--- Start of Listed records ---

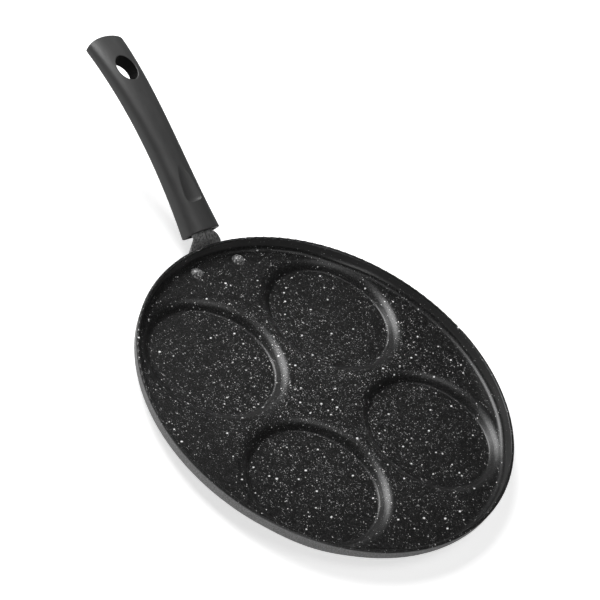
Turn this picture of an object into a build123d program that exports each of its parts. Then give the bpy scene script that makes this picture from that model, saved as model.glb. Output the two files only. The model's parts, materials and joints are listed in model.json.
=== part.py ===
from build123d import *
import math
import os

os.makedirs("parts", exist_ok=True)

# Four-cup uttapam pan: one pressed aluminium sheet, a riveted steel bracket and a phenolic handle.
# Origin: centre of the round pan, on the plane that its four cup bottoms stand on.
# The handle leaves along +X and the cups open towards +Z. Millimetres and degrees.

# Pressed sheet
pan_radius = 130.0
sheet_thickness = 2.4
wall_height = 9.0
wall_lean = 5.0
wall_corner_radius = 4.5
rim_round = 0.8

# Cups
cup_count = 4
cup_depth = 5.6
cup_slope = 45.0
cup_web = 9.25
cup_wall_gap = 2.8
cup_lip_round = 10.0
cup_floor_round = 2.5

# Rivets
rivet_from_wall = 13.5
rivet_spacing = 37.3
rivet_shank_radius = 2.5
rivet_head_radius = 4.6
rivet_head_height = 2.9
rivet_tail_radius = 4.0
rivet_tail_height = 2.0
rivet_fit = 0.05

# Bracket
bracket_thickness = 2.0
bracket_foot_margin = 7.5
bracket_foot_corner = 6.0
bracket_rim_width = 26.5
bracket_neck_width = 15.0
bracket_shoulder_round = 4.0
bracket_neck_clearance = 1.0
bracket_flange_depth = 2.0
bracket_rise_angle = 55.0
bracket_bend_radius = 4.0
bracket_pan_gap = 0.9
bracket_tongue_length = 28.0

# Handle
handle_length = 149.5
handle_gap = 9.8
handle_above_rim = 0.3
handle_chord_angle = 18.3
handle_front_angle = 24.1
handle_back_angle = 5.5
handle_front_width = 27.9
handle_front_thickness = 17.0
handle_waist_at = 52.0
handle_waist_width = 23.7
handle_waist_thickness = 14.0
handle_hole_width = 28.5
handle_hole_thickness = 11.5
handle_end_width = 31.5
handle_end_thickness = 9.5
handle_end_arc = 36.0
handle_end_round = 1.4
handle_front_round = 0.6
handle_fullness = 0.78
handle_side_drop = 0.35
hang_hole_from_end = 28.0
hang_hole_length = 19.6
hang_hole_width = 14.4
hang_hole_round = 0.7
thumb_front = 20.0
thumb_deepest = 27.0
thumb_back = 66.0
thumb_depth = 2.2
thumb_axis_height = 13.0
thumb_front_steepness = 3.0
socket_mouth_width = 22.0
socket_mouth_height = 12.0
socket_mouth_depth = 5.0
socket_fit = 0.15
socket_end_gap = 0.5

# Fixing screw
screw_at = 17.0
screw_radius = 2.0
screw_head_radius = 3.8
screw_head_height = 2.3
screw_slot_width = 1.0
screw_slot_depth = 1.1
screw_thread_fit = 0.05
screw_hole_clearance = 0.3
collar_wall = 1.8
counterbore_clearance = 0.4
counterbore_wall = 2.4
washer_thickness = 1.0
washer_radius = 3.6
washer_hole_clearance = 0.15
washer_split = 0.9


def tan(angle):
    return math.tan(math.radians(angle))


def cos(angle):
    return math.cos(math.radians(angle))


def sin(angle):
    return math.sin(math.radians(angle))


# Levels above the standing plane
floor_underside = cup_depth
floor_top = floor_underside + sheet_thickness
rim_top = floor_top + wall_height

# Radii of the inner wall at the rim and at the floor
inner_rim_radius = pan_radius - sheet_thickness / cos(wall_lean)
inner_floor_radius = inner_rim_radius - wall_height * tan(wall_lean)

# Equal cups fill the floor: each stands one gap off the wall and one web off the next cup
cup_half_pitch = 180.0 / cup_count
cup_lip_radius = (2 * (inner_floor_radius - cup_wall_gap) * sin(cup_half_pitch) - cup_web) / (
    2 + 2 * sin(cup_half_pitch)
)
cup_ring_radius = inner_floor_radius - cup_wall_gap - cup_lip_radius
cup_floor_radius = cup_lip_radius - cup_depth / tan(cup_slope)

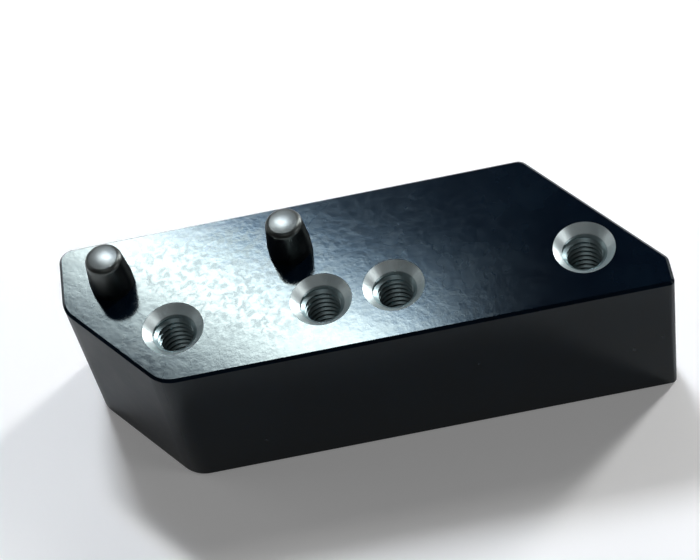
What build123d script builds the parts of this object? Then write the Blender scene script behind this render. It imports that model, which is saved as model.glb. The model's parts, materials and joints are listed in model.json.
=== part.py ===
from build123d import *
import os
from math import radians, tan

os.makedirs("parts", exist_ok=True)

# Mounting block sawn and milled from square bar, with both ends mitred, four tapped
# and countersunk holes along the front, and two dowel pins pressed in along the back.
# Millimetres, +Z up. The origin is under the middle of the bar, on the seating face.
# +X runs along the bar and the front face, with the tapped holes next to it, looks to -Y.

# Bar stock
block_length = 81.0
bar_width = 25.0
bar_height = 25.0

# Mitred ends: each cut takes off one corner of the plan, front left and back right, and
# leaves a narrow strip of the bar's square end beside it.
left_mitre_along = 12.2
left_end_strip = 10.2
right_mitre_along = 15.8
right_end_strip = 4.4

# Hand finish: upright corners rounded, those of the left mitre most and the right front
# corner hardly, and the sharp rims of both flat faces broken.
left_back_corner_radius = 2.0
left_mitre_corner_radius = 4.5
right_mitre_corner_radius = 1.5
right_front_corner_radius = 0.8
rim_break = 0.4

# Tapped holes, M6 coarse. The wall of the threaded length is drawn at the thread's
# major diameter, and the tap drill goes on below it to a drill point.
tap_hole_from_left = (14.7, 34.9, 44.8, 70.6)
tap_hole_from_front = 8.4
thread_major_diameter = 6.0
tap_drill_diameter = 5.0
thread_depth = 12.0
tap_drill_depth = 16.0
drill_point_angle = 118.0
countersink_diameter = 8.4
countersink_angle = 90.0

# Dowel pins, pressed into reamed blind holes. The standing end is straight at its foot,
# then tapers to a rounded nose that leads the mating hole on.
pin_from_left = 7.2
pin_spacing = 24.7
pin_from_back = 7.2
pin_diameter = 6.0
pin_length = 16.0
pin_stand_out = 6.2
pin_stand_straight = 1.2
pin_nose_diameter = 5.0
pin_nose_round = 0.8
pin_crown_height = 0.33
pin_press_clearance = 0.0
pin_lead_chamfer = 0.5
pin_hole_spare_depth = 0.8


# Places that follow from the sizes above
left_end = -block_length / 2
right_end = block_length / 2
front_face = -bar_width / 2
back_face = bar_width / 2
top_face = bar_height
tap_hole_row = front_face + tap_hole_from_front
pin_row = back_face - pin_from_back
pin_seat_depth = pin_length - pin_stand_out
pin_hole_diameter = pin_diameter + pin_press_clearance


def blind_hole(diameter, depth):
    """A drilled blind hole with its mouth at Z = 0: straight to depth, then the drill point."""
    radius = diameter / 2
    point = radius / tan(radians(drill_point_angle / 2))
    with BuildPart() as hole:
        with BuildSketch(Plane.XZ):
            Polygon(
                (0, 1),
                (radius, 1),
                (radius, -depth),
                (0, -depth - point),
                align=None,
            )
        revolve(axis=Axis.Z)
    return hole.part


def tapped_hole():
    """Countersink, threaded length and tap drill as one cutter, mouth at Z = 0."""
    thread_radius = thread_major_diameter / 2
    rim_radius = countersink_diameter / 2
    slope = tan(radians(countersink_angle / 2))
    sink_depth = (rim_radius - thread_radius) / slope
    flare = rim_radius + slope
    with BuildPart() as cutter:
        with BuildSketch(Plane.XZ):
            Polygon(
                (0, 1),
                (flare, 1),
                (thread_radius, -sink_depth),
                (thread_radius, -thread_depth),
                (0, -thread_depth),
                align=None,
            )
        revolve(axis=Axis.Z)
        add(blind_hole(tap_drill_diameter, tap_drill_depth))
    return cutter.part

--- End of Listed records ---

#### [Task to complete]
Each entry above is to be printed again exactly.

#### [Final answer]
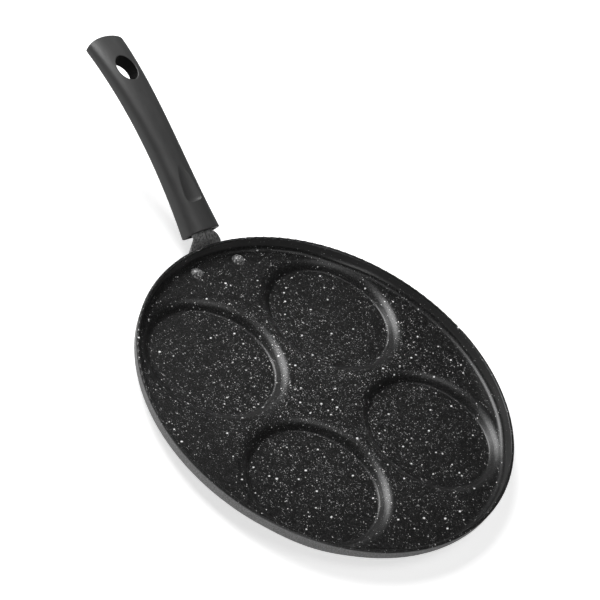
Turn this picture of an object into a build123d program that exports each of its parts. Then give the bpy scene script that makes this picture from that model, saved as model.glb. Output the two files only. The model's parts, materials and joints are listed in model.json.
=== part.py ===
from build123d import *
import math
import os

os.makedirs("parts", exist_ok=True)

# Four-cup uttapam pan: one pressed aluminium sheet, a riveted steel bracket and a phenolic handle.
# Origin: centre of the round pan, on the plane that its four cup bottoms stand on.
# The handle leaves along +X and the cups open towards +Z. Millimetres and degrees.

# Pressed sheet
pan_radius = 130.0
sheet_thickness = 2.4
wall_height = 9.0
wall_lean = 5.0
wall_corner_radius = 4.5
rim_round = 0.8

# Cups
cup_count = 4
cup_depth = 5.6
cup_slope = 45.0
cup_web = 9.25
cup_wall_gap = 2.8
cup_lip_round = 10.0
cup_floor_round = 2.5

# Rivets
rivet_from_wall = 13.5
rivet_spacing = 37.3
rivet_shank_radius = 2.5
rivet_head_radius = 4.6
rivet_head_height = 2.9
rivet_tail_radius = 4.0
rivet_tail_height = 2.0
rivet_fit = 0.05

# Bracket
bracket_thickness = 2.0
bracket_foot_margin = 7.5
bracket_foot_corner = 6.0
bracket_rim_width = 26.5
bracket_neck_width = 15.0
bracket_shoulder_round = 4.0
bracket_neck_clearance = 1.0
bracket_flange_depth = 2.0
bracket_rise_angle = 55.0
bracket_bend_radius = 4.0
bracket_pan_gap = 0.9
bracket_tongue_length = 28.0

# Handle
handle_length = 149.5
handle_gap = 9.8
handle_above_rim = 0.3
handle_chord_angle = 18.3
handle_front_angle = 24.1
handle_back_angle = 5.5
handle_front_width = 27.9
handle_front_thickness = 17.0
handle_waist_at = 52.0
handle_waist_width = 23.7
handle_waist_thickness = 14.0
handle_hole_width = 28.5
handle_hole_thickness = 11.5
handle_end_width = 31.5
handle_end_thickness = 9.5
handle_end_arc = 36.0
handle_end_round = 1.4
handle_front_round = 0.6
handle_fullness = 0.78
handle_side_drop = 0.35
hang_hole_from_end = 28.0
hang_hole_length = 19.6
hang_hole_width = 14.4
hang_hole_round = 0.7
thumb_front = 20.0
thumb_deepest = 27.0
thumb_back = 66.0
thumb_depth = 2.2
thumb_axis_height = 13.0
thumb_front_steepness = 3.0
socket_mouth_width = 22.0
socket_mouth_height = 12.0
socket_mouth_depth = 5.0
socket_fit = 0.15
socket_end_gap = 0.5

# Fixing screw
screw_at = 17.0
screw_radius = 2.0
screw_head_radius = 3.8
screw_head_height = 2.3
screw_slot_width = 1.0
screw_slot_depth = 1.1
screw_thread_fit = 0.05
screw_hole_clearance = 0.3
collar_wall = 1.8
counterbore_clearance = 0.4
counterbore_wall = 2.4
washer_thickness = 1.0
washer_radius = 3.6
washer_hole_clearance = 0.15
washer_split = 0.9


def tan(angle):
    return math.tan(math.radians(angle))


def cos(angle):
    return math.cos(math.radians(angle))


def sin(angle):
    return math.sin(math.radians(angle))


# Levels above the standing plane
floor_underside = cup_depth
floor_top = floor_underside + sheet_thickness
rim_top = floor_top + wall_height

# Radii of the inner wall at the rim and at the floor
inner_rim_radius = pan_radius - sheet_thickness / cos(wall_lean)
inner_floor_radius = inner_rim_radius - wall_height * tan(wall_lean)

# Equal cups fill the floor: each stands one gap off the wall and one web off the next cup
cup_half_pitch = 180.0 / cup_count
cup_lip_radius = (2 * (inner_floor_radius - cup_wall_gap) * sin(cup_half_pitch) - cup_web) / (
    2 + 2 * sin(cup_half_pitch)
)
cup_ring_radius = inner_floor_radius - cup_wall_gap - cup_lip_radius
cup_floor_radius = cup_lip_radius - cup_depth / tan(cup_slope)

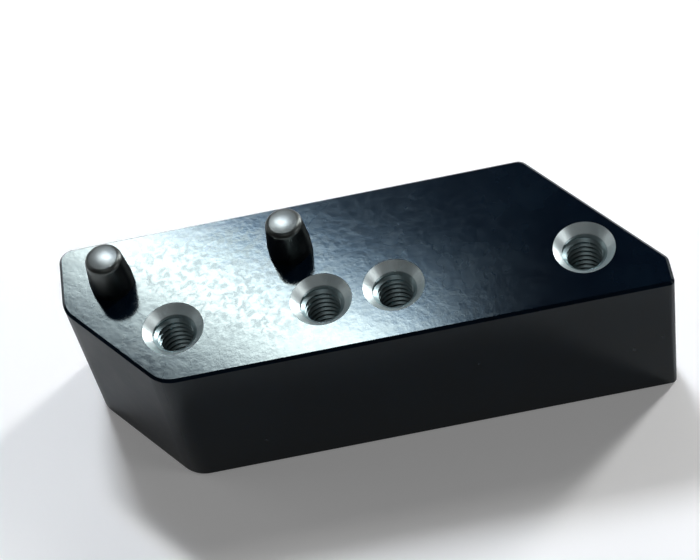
What build123d script builds the parts of this object? Then write the Blender scene script behind this render. It imports that model, which is saved as model.glb. The model's parts, materials and joints are listed in model.json.
=== part.py ===
from build123d import *
import os
from math import radians, tan

os.makedirs("parts", exist_ok=True)

# Mounting block sawn and milled from square bar, with both ends mitred, four tapped
# and countersunk holes along the front, and two dowel pins pressed in along the back.
# Millimetres, +Z up. The origin is under the middle of the bar, on the seating face.
# +X runs along the bar and the front face, with the tapped holes next to it, looks to -Y.

# Bar stock
block_length = 81.0
bar_width = 25.0
bar_height = 25.0

# Mitred ends: each cut takes off one corner of the plan, front left and back right, and
# leaves a narrow strip of the bar's square end beside it.
left_mitre_along = 12.2
left_end_strip = 10.2
right_mitre_along = 15.8
right_end_strip = 4.4

# Hand finish: upright corners rounded, those of the left mitre most and the right front
# corner hardly, and the sharp rims of both flat faces broken.
left_back_corner_radius = 2.0
left_mitre_corner_radius = 4.5
right_mitre_corner_radius = 1.5
right_front_corner_radius = 0.8
rim_break = 0.4

# Tapped holes, M6 coarse. The wall of the threaded length is drawn at the thread's
# major diameter, and the tap drill goes on below it to a drill point.
tap_hole_from_left = (14.7, 34.9, 44.8, 70.6)
tap_hole_from_front = 8.4
thread_major_diameter = 6.0
tap_drill_diameter = 5.0
thread_depth = 12.0
tap_drill_depth = 16.0
drill_point_angle = 118.0
countersink_diameter = 8.4
countersink_angle = 90.0

# Dowel pins, pressed into reamed blind holes. The standing end is straight at its foot,
# then tapers to a rounded nose that leads the mating hole on.
pin_from_left = 7.2
pin_spacing = 24.7
pin_from_back = 7.2
pin_diameter = 6.0
pin_length = 16.0
pin_stand_out = 6.2
pin_stand_straight = 1.2
pin_nose_diameter = 5.0
pin_nose_round = 0.8
pin_crown_height = 0.33
pin_press_clearance = 0.0
pin_lead_chamfer = 0.5
pin_hole_spare_depth = 0.8


# Places that follow from the sizes above
left_end = -block_length / 2
right_end = block_length / 2
front_face = -bar_width / 2
back_face = bar_width / 2
top_face = bar_height
tap_hole_row = front_face + tap_hole_from_front
pin_row = back_face - pin_from_back
pin_seat_depth = pin_length - pin_stand_out
pin_hole_diameter = pin_diameter + pin_press_clearance


def blind_hole(diameter, depth):
    """A drilled blind hole with its mouth at Z = 0: straight to depth, then the drill point."""
    radius = diameter / 2
    point = radius / tan(radians(drill_point_angle / 2))
    with BuildPart() as hole:
        with BuildSketch(Plane.XZ):
            Polygon(
                (0, 1),
                (radius, 1),
                (radius, -depth),
                (0, -depth - point),
                align=None,
            )
        revolve(axis=Axis.Z)
    return hole.part


def tapped_hole():
    """Countersink, threaded length and tap drill as one cutter, mouth at Z = 0."""
    thread_radius = thread_major_diameter / 2
    rim_radius = countersink_diameter / 2
    slope = tan(radians(countersink_angle / 2))
    sink_depth = (rim_radius - thread_radius) / slope
    flare = rim_radius + slope
    with BuildPart() as cutter:
        with BuildSketch(Plane.XZ):
            Polygon(
                (0, 1),
                (flare, 1),
                (thread_radius, -sink_depth),
                (thread_radius, -thread_depth),
                (0, -thread_depth),
                align=None,
            )
        revolve(axis=Axis.Z)
        add(blind_hole(tap_drill_diameter, tap_drill_depth))
    return cutter.part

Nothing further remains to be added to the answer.